The request → Reproduce each line exactly.

Data shown →
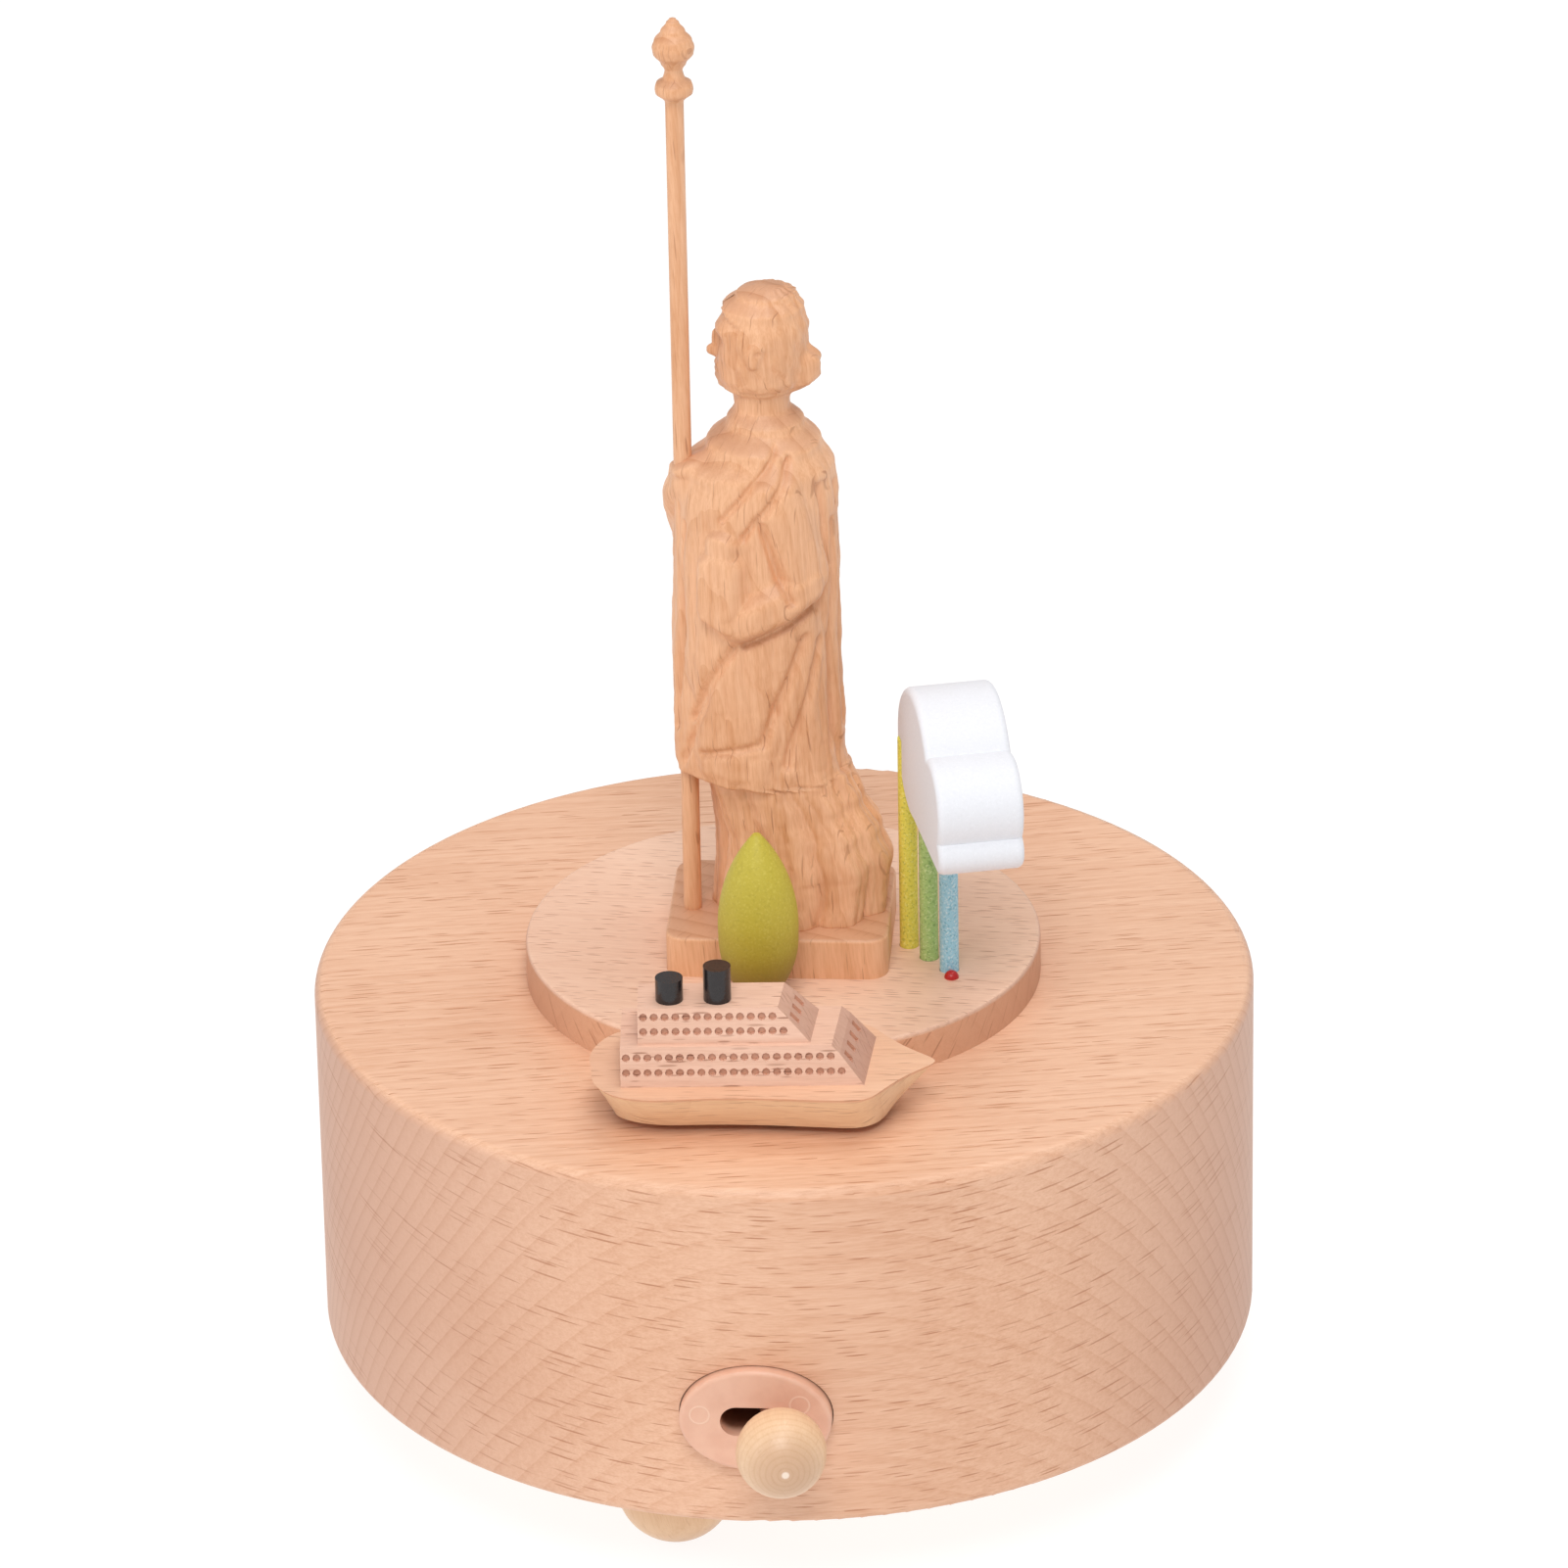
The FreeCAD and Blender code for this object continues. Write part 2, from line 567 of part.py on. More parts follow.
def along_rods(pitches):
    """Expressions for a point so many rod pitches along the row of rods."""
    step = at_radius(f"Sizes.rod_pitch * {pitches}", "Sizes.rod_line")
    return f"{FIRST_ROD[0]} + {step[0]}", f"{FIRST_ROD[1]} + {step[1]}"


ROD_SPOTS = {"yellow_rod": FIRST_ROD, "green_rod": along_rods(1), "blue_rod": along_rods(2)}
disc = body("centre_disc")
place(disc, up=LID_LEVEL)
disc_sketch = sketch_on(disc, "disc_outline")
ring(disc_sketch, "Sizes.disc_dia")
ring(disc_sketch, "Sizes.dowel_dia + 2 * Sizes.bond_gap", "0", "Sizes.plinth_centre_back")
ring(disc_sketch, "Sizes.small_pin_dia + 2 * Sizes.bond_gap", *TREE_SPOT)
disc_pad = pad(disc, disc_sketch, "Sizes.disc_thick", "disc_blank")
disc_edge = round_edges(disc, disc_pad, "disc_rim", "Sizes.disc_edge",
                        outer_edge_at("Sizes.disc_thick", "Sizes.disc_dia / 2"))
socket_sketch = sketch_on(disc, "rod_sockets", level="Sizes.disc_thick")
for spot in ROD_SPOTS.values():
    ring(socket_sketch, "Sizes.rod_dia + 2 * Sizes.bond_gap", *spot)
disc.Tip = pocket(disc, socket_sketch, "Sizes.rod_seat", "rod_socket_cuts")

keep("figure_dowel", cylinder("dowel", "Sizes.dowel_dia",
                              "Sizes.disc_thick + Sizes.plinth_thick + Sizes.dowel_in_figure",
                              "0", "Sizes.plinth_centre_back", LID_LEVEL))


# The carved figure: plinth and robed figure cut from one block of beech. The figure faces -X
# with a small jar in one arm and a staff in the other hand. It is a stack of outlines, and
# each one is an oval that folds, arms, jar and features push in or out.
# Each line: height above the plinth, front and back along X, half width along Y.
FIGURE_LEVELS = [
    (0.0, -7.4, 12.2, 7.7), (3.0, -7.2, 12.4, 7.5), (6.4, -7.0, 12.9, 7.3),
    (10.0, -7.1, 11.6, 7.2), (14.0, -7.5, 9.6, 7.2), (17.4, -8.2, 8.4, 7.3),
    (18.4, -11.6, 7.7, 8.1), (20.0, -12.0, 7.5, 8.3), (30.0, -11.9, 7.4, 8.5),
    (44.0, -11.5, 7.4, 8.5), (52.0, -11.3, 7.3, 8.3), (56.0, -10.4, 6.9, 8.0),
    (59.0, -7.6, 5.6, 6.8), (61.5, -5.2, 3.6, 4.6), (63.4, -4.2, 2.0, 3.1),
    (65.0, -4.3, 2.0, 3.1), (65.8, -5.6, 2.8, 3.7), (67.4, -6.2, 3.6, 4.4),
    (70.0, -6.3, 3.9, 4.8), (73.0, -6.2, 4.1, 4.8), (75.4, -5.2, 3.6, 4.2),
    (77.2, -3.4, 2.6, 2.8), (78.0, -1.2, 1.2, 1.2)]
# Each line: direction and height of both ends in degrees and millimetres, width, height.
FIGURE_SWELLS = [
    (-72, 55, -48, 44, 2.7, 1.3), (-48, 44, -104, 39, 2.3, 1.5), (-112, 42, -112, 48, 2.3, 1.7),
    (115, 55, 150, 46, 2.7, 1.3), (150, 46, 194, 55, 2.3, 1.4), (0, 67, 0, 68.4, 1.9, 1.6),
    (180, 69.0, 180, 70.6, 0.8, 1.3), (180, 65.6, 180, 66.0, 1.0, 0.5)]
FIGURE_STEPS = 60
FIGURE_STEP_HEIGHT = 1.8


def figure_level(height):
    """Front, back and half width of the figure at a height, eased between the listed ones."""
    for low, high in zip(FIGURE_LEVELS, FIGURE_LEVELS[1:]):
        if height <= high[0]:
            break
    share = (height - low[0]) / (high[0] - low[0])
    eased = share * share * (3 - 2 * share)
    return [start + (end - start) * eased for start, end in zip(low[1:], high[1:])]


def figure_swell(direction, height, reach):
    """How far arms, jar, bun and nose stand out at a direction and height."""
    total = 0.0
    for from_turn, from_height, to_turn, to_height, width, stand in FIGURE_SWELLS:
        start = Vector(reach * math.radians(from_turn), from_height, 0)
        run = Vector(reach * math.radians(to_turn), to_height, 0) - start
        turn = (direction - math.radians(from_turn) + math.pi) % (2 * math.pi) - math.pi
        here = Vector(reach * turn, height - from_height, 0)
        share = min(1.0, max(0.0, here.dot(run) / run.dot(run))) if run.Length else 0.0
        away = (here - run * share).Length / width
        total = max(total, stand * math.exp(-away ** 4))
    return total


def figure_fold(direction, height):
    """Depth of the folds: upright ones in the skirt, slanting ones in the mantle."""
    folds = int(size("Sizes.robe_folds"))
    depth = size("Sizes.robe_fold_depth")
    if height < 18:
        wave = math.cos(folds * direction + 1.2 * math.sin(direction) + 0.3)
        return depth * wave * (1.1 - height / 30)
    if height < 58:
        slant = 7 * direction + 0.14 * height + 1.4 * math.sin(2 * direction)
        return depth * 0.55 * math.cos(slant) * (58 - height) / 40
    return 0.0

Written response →
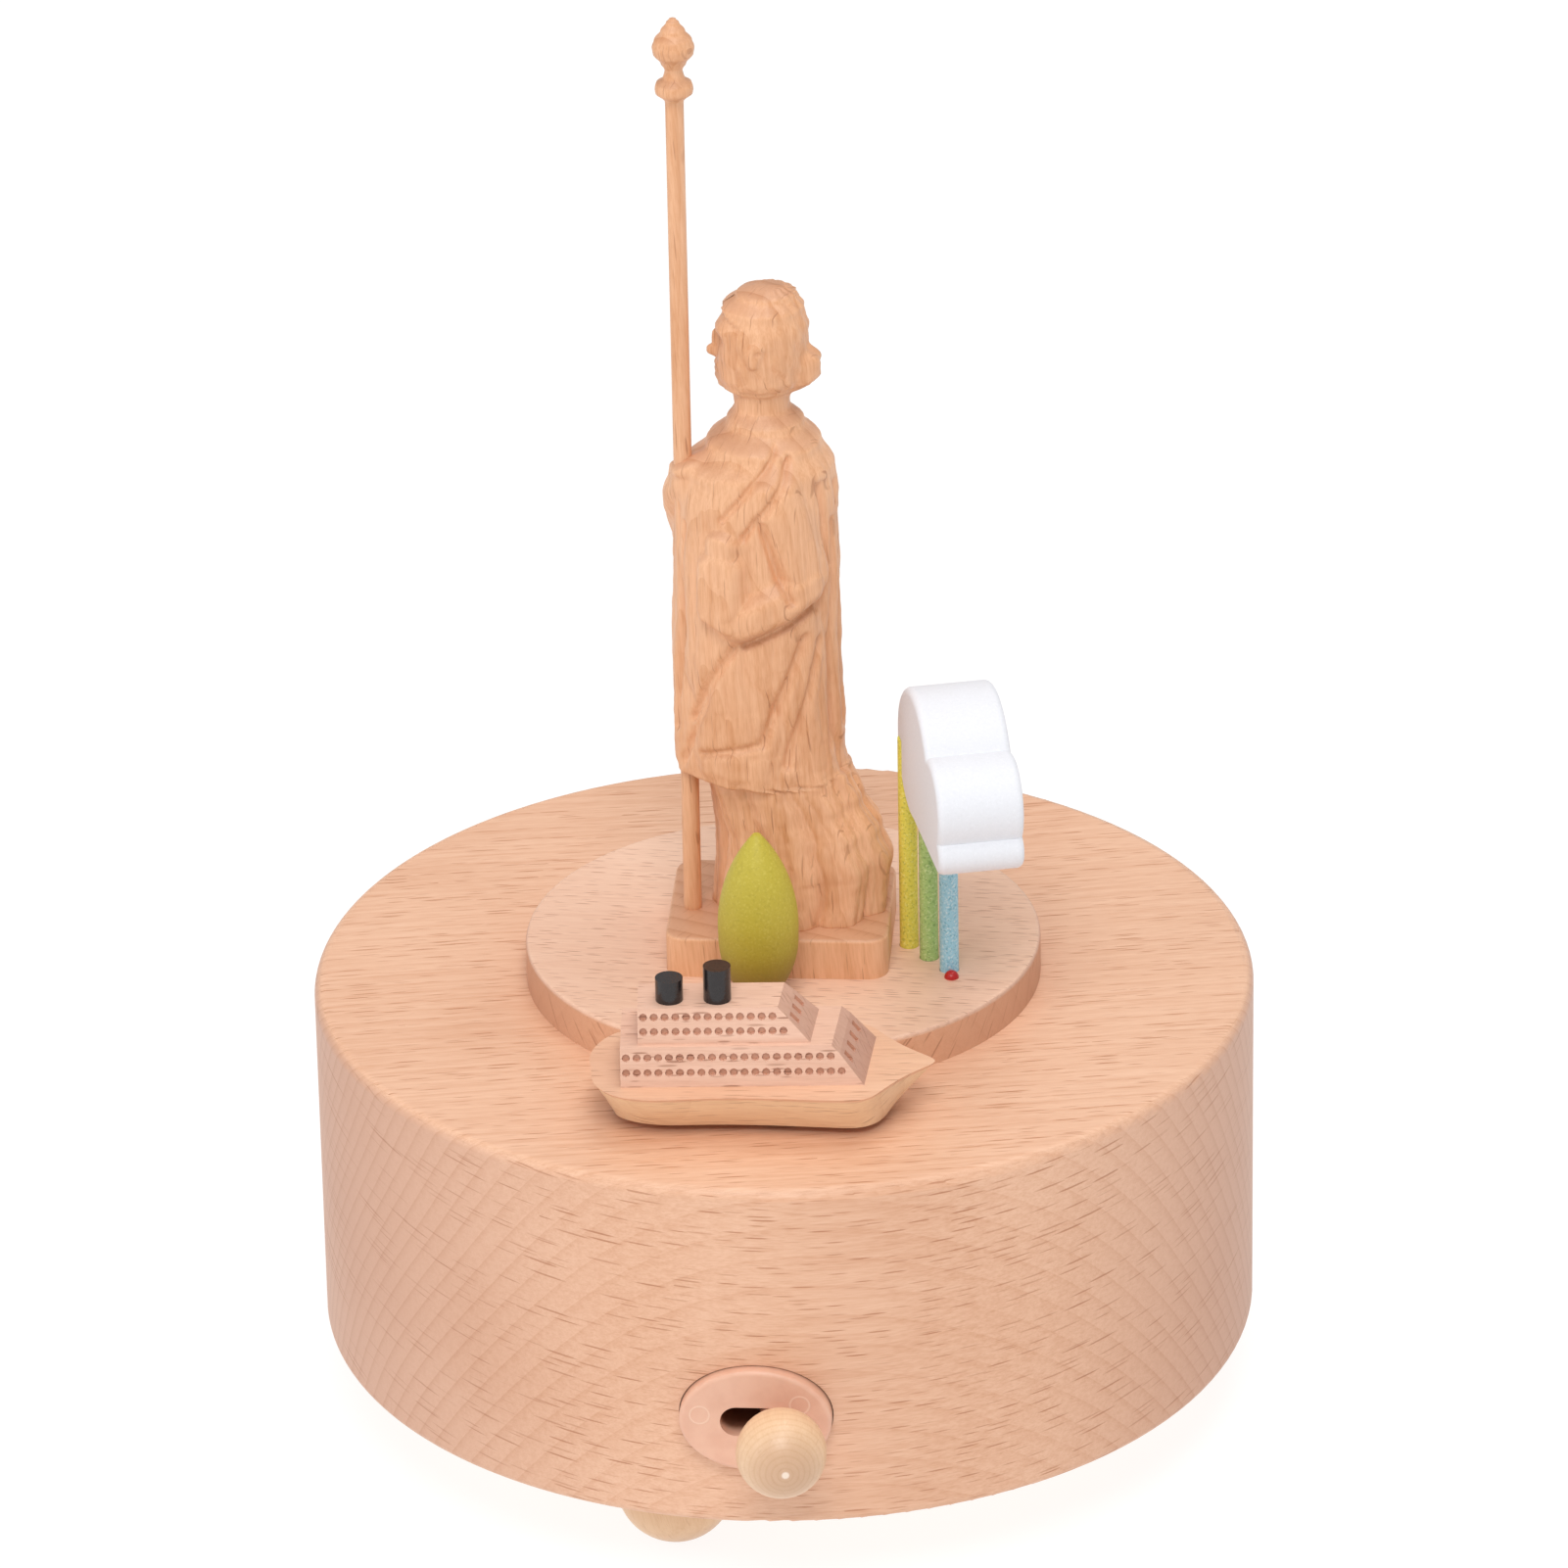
The FreeCAD and Blender code for this object continues. Write part 2, from line 567 of part.py on. More parts follow.
def along_rods(pitches):
    """Expressions for a point so many rod pitches along the row of rods."""
    step = at_radius(f"Sizes.rod_pitch * {pitches}", "Sizes.rod_line")
    return f"{FIRST_ROD[0]} + {step[0]}", f"{FIRST_ROD[1]} + {step[1]}"


ROD_SPOTS = {"yellow_rod": FIRST_ROD, "green_rod": along_rods(1), "blue_rod": along_rods(2)}
disc = body("centre_disc")
place(disc, up=LID_LEVEL)
disc_sketch = sketch_on(disc, "disc_outline")
ring(disc_sketch, "Sizes.disc_dia")
ring(disc_sketch, "Sizes.dowel_dia + 2 * Sizes.bond_gap", "0", "Sizes.plinth_centre_back")
ring(disc_sketch, "Sizes.small_pin_dia + 2 * Sizes.bond_gap", *TREE_SPOT)
disc_pad = pad(disc, disc_sketch, "Sizes.disc_thick", "disc_blank")
disc_edge = round_edges(disc, disc_pad, "disc_rim", "Sizes.disc_edge",
                        outer_edge_at("Sizes.disc_thick", "Sizes.disc_dia / 2"))
socket_sketch = sketch_on(disc, "rod_sockets", level="Sizes.disc_thick")
for spot in ROD_SPOTS.values():
    ring(socket_sketch, "Sizes.rod_dia + 2 * Sizes.bond_gap", *spot)
disc.Tip = pocket(disc, socket_sketch, "Sizes.rod_seat", "rod_socket_cuts")

keep("figure_dowel", cylinder("dowel", "Sizes.dowel_dia",
                              "Sizes.disc_thick + Sizes.plinth_thick + Sizes.dowel_in_figure",
                              "0", "Sizes.plinth_centre_back", LID_LEVEL))


# The carved figure: plinth and robed figure cut from one block of beech. The figure faces -X
# with a small jar in one arm and a staff in the other hand. It is a stack of outlines, and
# each one is an oval that folds, arms, jar and features push in or out.
# Each line: height above the plinth, front and back along X, half width along Y.
FIGURE_LEVELS = [
    (0.0, -7.4, 12.2, 7.7), (3.0, -7.2, 12.4, 7.5), (6.4, -7.0, 12.9, 7.3),
    (10.0, -7.1, 11.6, 7.2), (14.0, -7.5, 9.6, 7.2), (17.4, -8.2, 8.4, 7.3),
    (18.4, -11.6, 7.7, 8.1), (20.0, -12.0, 7.5, 8.3), (30.0, -11.9, 7.4, 8.5),
    (44.0, -11.5, 7.4, 8.5), (52.0, -11.3, 7.3, 8.3), (56.0, -10.4, 6.9, 8.0),
    (59.0, -7.6, 5.6, 6.8), (61.5, -5.2, 3.6, 4.6), (63.4, -4.2, 2.0, 3.1),
    (65.0, -4.3, 2.0, 3.1), (65.8, -5.6, 2.8, 3.7), (67.4, -6.2, 3.6, 4.4),
    (70.0, -6.3, 3.9, 4.8), (73.0, -6.2, 4.1, 4.8), (75.4, -5.2, 3.6, 4.2),
    (77.2, -3.4, 2.6, 2.8), (78.0, -1.2, 1.2, 1.2)]
# Each line: direction and height of both ends in degrees and millimetres, width, height.
FIGURE_SWELLS = [
    (-72, 55, -48, 44, 2.7, 1.3), (-48, 44, -104, 39, 2.3, 1.5), (-112, 42, -112, 48, 2.3, 1.7),
    (115, 55, 150, 46, 2.7, 1.3), (150, 46, 194, 55, 2.3, 1.4), (0, 67, 0, 68.4, 1.9, 1.6),
    (180, 69.0, 180, 70.6, 0.8, 1.3), (180, 65.6, 180, 66.0, 1.0, 0.5)]
FIGURE_STEPS = 60
FIGURE_STEP_HEIGHT = 1.8


def figure_level(height):
    """Front, back and half width of the figure at a height, eased between the listed ones."""
    for low, high in zip(FIGURE_LEVELS, FIGURE_LEVELS[1:]):
        if height <= high[0]:
            break
    share = (height - low[0]) / (high[0] - low[0])
    eased = share * share * (3 - 2 * share)
    return [start + (end - start) * eased for start, end in zip(low[1:], high[1:])]


def figure_swell(direction, height, reach):
    """How far arms, jar, bun and nose stand out at a direction and height."""
    total = 0.0
    for from_turn, from_height, to_turn, to_height, width, stand in FIGURE_SWELLS:
        start = Vector(reach * math.radians(from_turn), from_height, 0)
        run = Vector(reach * math.radians(to_turn), to_height, 0) - start
        turn = (direction - math.radians(from_turn) + math.pi) % (2 * math.pi) - math.pi
        here = Vector(reach * turn, height - from_height, 0)
        share = min(1.0, max(0.0, here.dot(run) / run.dot(run))) if run.Length else 0.0
        away = (here - run * share).Length / width
        total = max(total, stand * math.exp(-away ** 4))
    return total


def figure_fold(direction, height):
    """Depth of the folds: upright ones in the skirt, slanting ones in the mantle."""
    folds = int(size("Sizes.robe_folds"))
    depth = size("Sizes.robe_fold_depth")
    if height < 18:
        wave = math.cos(folds * direction + 1.2 * math.sin(direction) + 0.3)
        return depth * wave * (1.1 - height / 30)
    if height < 58:
        slant = 7 * direction + 0.14 * height + 1.4 * math.sin(2 * direction)
        return depth * 0.55 * math.cos(slant) * (58 - height) / 40
    return 0.0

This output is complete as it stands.